# START OF DATA TO PROCESS
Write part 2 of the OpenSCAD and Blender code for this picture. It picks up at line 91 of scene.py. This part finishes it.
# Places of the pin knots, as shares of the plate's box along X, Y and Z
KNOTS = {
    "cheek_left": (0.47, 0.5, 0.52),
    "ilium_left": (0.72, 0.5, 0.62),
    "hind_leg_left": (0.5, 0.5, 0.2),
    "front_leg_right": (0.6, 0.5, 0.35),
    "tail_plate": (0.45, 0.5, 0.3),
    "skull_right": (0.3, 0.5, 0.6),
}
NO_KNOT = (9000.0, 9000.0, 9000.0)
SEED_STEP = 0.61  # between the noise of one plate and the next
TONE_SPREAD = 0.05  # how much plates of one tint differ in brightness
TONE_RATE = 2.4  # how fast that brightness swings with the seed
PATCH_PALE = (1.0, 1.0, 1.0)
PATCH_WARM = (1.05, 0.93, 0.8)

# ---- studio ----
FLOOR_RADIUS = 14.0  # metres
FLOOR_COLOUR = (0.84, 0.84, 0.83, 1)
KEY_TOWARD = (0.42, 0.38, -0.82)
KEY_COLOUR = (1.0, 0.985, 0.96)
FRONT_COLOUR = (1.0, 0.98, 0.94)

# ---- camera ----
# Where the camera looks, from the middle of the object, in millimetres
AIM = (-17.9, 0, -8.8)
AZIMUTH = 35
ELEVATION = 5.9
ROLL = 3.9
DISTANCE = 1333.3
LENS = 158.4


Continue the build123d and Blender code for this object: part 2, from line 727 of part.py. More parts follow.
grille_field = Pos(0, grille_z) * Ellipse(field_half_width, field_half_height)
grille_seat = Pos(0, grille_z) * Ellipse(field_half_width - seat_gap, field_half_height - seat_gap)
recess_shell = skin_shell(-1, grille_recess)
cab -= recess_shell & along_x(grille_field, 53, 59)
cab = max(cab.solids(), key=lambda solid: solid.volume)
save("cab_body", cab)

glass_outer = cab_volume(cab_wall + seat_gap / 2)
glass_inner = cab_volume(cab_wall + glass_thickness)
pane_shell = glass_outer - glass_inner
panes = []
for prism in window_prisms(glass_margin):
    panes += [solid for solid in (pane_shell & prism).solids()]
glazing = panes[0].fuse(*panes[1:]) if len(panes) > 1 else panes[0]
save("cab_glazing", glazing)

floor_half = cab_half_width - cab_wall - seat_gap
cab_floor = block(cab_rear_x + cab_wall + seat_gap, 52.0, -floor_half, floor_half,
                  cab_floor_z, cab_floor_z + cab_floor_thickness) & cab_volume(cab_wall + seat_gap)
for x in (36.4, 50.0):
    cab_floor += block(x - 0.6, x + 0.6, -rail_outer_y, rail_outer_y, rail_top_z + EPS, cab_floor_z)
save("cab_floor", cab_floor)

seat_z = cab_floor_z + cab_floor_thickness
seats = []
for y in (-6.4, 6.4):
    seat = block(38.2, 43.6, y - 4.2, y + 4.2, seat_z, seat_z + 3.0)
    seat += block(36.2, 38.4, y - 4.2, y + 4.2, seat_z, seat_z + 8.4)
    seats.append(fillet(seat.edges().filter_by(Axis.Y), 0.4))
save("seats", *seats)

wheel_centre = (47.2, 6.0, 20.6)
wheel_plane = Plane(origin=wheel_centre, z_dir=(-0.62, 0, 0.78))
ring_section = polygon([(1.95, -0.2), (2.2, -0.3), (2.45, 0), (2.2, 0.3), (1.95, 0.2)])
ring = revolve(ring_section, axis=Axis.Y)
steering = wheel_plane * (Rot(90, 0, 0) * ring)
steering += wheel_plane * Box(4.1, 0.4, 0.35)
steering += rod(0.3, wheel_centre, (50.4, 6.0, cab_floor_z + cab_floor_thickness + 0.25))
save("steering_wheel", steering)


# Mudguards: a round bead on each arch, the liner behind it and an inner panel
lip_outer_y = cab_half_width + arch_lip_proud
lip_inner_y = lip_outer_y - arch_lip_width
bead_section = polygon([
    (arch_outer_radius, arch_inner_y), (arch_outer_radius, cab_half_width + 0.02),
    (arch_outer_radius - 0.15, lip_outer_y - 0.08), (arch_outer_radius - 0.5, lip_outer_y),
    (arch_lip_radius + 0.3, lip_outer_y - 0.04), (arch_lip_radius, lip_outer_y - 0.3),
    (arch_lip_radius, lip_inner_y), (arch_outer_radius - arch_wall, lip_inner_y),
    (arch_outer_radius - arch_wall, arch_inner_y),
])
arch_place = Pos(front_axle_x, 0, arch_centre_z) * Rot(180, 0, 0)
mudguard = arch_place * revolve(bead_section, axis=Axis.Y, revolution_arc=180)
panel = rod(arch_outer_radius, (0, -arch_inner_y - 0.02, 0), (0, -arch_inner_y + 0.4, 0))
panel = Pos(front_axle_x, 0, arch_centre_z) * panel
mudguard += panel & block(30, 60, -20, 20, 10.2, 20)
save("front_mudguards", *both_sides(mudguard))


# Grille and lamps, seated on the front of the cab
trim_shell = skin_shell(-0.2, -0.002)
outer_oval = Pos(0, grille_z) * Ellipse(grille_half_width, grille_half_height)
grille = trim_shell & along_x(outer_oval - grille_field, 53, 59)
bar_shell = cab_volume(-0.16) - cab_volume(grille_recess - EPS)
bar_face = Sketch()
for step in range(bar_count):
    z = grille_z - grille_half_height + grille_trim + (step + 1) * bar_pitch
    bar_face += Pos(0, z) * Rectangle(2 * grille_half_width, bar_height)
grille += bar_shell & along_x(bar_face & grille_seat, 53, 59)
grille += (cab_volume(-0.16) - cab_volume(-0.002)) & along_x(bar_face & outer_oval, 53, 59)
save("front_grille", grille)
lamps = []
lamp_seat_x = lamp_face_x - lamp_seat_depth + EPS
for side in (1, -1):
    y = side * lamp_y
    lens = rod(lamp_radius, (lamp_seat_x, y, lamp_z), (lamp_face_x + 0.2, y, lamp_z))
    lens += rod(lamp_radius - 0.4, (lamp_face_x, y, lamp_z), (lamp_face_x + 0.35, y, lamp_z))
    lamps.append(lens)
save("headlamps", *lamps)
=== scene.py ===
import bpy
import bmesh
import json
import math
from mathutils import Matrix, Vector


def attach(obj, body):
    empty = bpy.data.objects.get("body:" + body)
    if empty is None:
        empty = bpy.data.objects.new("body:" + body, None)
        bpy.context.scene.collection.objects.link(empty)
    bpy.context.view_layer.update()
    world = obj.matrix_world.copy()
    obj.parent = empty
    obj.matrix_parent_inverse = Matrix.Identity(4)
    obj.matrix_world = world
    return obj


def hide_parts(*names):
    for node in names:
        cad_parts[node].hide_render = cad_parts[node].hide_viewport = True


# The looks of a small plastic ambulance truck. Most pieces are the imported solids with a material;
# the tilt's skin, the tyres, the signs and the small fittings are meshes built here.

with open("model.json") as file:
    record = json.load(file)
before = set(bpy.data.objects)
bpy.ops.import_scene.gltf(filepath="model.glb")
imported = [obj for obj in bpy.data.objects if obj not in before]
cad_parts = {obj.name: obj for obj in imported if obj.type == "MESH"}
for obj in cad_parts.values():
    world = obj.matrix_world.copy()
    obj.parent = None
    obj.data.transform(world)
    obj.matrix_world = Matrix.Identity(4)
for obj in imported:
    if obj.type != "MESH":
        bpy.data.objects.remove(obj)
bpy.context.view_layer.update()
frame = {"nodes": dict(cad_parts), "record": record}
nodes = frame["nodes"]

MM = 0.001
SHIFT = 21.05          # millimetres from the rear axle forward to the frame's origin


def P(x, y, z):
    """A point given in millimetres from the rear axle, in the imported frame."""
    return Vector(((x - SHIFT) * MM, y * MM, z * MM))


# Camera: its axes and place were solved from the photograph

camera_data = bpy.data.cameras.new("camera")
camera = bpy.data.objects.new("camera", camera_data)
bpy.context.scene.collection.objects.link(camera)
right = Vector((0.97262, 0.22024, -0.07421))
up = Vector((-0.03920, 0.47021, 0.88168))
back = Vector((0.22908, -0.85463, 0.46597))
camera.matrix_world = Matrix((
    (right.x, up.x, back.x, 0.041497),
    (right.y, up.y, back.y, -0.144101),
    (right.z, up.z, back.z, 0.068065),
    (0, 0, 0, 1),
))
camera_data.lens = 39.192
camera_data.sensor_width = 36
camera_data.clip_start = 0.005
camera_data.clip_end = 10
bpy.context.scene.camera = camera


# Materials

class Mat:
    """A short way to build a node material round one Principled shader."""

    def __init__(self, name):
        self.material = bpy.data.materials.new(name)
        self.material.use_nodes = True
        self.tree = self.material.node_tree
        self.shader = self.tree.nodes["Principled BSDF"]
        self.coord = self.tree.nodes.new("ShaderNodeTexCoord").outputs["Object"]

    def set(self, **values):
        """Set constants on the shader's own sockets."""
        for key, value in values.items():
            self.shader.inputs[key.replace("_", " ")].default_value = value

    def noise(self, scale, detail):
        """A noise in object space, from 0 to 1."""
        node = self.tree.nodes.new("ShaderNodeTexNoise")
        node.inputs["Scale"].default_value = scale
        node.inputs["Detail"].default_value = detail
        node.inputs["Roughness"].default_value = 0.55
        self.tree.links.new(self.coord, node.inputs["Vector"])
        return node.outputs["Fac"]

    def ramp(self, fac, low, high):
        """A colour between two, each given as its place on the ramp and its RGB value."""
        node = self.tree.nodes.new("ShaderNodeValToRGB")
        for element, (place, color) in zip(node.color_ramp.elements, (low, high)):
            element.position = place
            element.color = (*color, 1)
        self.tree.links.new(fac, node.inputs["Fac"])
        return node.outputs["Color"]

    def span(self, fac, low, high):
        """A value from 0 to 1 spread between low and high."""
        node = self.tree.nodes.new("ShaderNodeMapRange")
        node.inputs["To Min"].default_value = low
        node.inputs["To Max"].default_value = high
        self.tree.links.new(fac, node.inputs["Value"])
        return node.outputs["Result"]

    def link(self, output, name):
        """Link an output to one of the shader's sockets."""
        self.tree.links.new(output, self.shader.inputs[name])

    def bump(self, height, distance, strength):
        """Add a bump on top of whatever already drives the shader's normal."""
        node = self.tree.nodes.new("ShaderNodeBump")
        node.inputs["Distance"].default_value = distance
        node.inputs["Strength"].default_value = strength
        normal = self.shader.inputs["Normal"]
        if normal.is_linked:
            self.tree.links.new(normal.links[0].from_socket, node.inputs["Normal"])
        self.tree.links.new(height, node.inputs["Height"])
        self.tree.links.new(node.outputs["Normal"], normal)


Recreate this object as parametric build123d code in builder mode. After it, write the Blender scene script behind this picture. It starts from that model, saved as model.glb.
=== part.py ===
# END OF DATA TO PROCESS
PROBLEM DESCRIPTION:
Print the lines above, unchanged, from the start of the records to the line with "PATCH_WARM = (1.05, 0.93, 0.8)", including that final line.

ANSWER FOR THIS EXERCISE:
Write part 2 of the OpenSCAD and Blender code for this picture. It picks up at line 91 of scene.py. This part finishes it.
# Places of the pin knots, as shares of the plate's box along X, Y and Z
KNOTS = {
    "cheek_left": (0.47, 0.5, 0.52),
    "ilium_left": (0.72, 0.5, 0.62),
    "hind_leg_left": (0.5, 0.5, 0.2),
    "front_leg_right": (0.6, 0.5, 0.35),
    "tail_plate": (0.45, 0.5, 0.3),
    "skull_right": (0.3, 0.5, 0.6),
}
NO_KNOT = (9000.0, 9000.0, 9000.0)
SEED_STEP = 0.61  # between the noise of one plate and the next
TONE_SPREAD = 0.05  # how much plates of one tint differ in brightness
TONE_RATE = 2.4  # how fast that brightness swings with the seed
PATCH_PALE = (1.0, 1.0, 1.0)
PATCH_WARM = (1.05, 0.93, 0.8)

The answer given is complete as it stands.